_YOUR GOAL_
Of the lines listed below, return exactly those that run from the line containing "Write the OpenSCAD" through the line containing "the loop's middle.", both included.

_MATERIAL TO PROCESS_
-----

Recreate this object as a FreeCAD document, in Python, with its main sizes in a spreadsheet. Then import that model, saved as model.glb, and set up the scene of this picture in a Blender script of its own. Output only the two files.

-----

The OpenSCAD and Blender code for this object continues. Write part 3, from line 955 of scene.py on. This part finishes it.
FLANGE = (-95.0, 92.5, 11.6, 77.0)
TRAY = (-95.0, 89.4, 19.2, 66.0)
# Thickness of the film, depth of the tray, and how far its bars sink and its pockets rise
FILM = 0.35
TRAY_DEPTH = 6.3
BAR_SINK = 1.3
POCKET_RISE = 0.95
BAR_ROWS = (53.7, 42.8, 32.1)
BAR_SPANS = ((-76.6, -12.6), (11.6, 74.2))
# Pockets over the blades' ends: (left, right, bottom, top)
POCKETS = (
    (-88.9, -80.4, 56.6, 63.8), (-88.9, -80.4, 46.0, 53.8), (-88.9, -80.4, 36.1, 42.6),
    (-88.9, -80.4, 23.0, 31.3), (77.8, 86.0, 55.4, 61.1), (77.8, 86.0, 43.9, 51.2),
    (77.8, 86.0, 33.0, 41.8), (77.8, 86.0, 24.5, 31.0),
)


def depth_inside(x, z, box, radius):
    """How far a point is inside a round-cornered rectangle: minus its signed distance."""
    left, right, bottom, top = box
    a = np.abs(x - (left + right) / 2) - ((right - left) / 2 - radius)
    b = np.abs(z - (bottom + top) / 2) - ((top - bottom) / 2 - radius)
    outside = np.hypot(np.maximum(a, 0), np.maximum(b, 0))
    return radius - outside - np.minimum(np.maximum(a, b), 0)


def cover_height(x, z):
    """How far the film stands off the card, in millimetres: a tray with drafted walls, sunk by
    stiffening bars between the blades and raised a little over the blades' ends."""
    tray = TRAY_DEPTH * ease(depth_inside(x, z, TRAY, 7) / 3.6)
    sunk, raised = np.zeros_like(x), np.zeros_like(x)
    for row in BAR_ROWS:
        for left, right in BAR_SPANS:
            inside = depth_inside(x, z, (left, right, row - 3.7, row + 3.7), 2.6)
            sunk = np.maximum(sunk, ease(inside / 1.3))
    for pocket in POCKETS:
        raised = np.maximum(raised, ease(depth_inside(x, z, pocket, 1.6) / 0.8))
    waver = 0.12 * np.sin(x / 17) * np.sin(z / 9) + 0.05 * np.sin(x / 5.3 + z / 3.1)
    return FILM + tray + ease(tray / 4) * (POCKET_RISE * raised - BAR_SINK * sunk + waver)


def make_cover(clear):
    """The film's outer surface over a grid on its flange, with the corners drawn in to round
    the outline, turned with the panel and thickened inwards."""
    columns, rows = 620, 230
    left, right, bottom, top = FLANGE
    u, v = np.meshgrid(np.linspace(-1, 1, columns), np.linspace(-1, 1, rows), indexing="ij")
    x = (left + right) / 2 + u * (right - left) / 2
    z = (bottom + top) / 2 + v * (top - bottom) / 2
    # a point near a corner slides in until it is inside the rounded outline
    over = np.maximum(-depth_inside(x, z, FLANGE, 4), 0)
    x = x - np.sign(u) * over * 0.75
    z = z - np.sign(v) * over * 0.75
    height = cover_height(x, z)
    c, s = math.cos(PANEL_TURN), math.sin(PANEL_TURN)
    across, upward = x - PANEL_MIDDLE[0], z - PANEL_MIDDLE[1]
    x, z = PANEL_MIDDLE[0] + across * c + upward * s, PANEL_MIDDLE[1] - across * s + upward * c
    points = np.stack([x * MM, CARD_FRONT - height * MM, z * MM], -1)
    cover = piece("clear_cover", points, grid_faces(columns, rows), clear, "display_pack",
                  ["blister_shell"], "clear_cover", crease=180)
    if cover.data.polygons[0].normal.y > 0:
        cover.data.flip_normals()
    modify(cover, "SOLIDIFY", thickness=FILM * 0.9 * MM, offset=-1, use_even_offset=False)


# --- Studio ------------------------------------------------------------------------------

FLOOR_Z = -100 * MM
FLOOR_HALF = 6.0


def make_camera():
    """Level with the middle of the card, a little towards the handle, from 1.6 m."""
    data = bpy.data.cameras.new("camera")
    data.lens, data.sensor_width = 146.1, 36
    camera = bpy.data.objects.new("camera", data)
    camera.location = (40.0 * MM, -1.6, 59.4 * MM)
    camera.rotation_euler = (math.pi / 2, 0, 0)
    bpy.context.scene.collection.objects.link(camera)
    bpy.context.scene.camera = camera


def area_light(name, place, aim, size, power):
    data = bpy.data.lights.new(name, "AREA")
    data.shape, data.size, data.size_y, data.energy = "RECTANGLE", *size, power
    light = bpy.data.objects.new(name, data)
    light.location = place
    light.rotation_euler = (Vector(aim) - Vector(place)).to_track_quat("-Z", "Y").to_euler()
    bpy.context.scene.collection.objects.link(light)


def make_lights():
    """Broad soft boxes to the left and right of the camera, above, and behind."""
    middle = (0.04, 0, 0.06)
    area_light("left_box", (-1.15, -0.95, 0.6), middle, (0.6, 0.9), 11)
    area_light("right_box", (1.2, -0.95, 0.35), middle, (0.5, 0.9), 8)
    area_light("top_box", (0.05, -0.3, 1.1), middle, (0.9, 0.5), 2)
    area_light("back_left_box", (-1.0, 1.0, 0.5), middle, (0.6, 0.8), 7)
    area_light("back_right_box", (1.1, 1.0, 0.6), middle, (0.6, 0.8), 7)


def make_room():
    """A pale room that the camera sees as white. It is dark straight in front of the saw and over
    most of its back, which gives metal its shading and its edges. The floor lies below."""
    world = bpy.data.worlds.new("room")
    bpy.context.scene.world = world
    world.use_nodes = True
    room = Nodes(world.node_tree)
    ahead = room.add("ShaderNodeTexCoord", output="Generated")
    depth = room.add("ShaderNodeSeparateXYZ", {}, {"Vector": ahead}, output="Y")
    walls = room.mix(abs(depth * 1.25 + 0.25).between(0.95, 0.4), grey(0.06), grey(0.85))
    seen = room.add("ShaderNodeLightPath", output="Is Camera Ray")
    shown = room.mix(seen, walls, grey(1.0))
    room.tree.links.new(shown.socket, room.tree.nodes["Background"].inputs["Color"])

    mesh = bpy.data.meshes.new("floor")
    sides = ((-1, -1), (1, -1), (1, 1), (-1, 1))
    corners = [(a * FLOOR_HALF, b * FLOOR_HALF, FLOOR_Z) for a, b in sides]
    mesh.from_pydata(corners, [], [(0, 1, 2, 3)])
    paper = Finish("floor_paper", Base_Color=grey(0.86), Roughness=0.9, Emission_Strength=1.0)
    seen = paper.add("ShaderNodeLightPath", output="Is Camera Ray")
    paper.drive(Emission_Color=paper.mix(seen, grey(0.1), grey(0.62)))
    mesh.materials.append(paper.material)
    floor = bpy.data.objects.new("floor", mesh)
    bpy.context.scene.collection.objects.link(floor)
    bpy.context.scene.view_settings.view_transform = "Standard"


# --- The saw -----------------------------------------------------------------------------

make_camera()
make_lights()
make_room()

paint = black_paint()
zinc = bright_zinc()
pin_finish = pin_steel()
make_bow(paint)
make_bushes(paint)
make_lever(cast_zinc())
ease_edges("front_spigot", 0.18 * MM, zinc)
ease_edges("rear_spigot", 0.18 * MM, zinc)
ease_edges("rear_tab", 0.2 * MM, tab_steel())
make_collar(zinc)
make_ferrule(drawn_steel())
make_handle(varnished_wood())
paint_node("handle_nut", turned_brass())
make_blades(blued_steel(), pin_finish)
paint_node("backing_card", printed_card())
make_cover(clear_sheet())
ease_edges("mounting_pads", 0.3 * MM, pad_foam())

-----

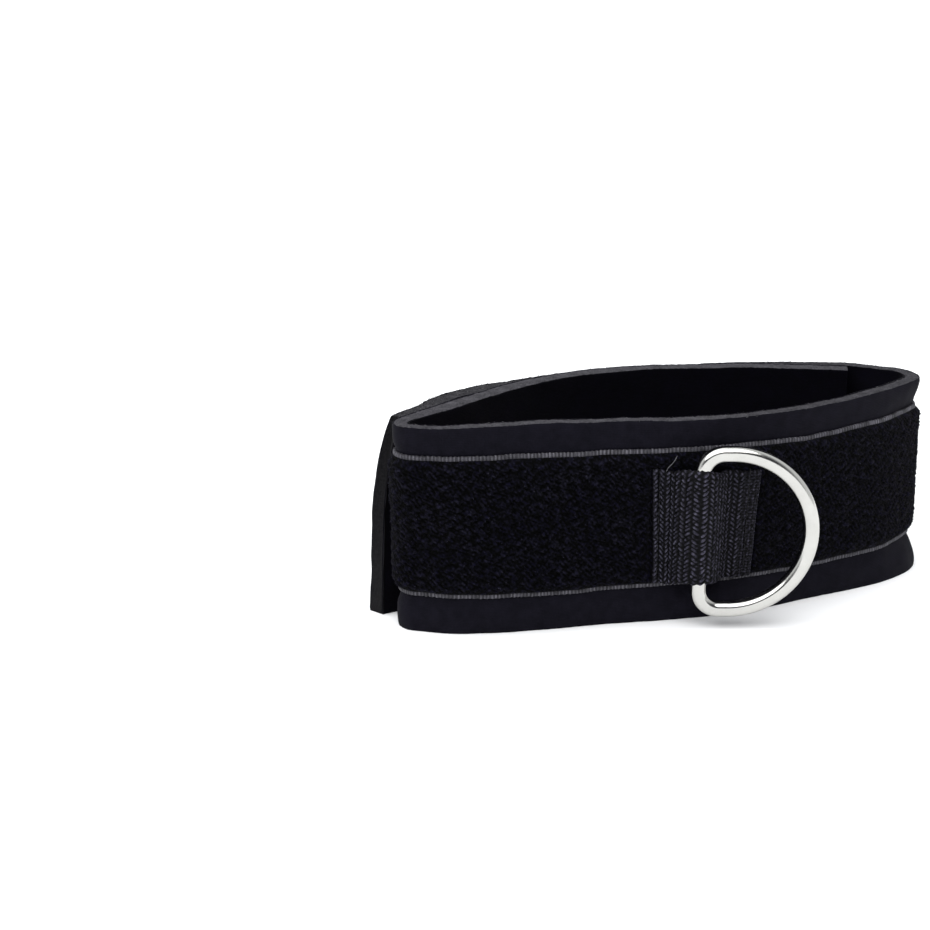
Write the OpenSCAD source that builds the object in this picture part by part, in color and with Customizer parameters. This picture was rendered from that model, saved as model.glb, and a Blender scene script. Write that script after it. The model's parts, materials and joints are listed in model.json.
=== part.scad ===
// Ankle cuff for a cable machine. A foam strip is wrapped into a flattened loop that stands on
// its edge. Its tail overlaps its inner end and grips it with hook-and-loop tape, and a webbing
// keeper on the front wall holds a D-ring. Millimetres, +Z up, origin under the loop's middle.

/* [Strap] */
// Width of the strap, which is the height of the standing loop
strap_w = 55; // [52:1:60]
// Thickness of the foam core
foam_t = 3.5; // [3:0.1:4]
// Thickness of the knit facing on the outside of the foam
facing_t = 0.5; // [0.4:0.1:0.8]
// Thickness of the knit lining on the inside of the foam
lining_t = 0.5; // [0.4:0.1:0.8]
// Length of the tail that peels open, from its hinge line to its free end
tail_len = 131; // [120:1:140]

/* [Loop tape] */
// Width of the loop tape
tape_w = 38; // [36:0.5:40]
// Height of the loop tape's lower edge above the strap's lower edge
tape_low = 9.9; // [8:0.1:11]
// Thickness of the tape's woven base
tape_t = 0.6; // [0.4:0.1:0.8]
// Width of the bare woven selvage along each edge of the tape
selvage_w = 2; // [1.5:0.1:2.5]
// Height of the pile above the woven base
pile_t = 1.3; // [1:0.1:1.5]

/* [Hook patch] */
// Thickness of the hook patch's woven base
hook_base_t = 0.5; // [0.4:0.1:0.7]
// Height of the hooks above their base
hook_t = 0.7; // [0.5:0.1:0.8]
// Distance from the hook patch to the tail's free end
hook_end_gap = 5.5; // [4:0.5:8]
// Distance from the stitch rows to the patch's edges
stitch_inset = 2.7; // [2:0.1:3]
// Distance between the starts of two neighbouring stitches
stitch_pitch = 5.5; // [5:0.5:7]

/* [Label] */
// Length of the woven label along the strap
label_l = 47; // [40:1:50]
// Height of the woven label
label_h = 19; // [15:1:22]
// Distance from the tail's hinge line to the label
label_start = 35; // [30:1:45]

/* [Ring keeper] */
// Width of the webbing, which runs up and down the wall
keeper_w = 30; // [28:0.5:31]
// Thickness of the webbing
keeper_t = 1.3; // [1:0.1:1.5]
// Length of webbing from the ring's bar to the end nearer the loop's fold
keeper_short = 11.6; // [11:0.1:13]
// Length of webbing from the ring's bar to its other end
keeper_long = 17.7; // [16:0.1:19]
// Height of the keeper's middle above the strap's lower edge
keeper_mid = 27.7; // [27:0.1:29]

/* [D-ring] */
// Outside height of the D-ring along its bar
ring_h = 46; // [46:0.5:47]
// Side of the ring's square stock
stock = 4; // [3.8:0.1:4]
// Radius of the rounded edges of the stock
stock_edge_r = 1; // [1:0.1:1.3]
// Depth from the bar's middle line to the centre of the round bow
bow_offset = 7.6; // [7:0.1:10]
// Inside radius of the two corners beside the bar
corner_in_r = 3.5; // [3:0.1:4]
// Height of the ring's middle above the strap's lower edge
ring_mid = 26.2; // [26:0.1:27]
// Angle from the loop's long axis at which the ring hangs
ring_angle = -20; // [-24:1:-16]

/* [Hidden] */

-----

_OUTPUT BELOW_
Write the OpenSCAD source that builds the object in this picture part by part, in color and with Customizer parameters. This picture was rendered from that model, saved as model.glb, and a Blender scene script. Write that script after it. The model's parts, materials and joints are listed in model.json.
=== part.scad ===
// Ankle cuff for a cable machine. A foam strip is wrapped into a flattened loop that stands on
// its edge. Its tail overlaps its inner end and grips it with hook-and-loop tape, and a webbing
// keeper on the front wall holds a D-ring. Millimetres, +Z up, origin under the loop's middle.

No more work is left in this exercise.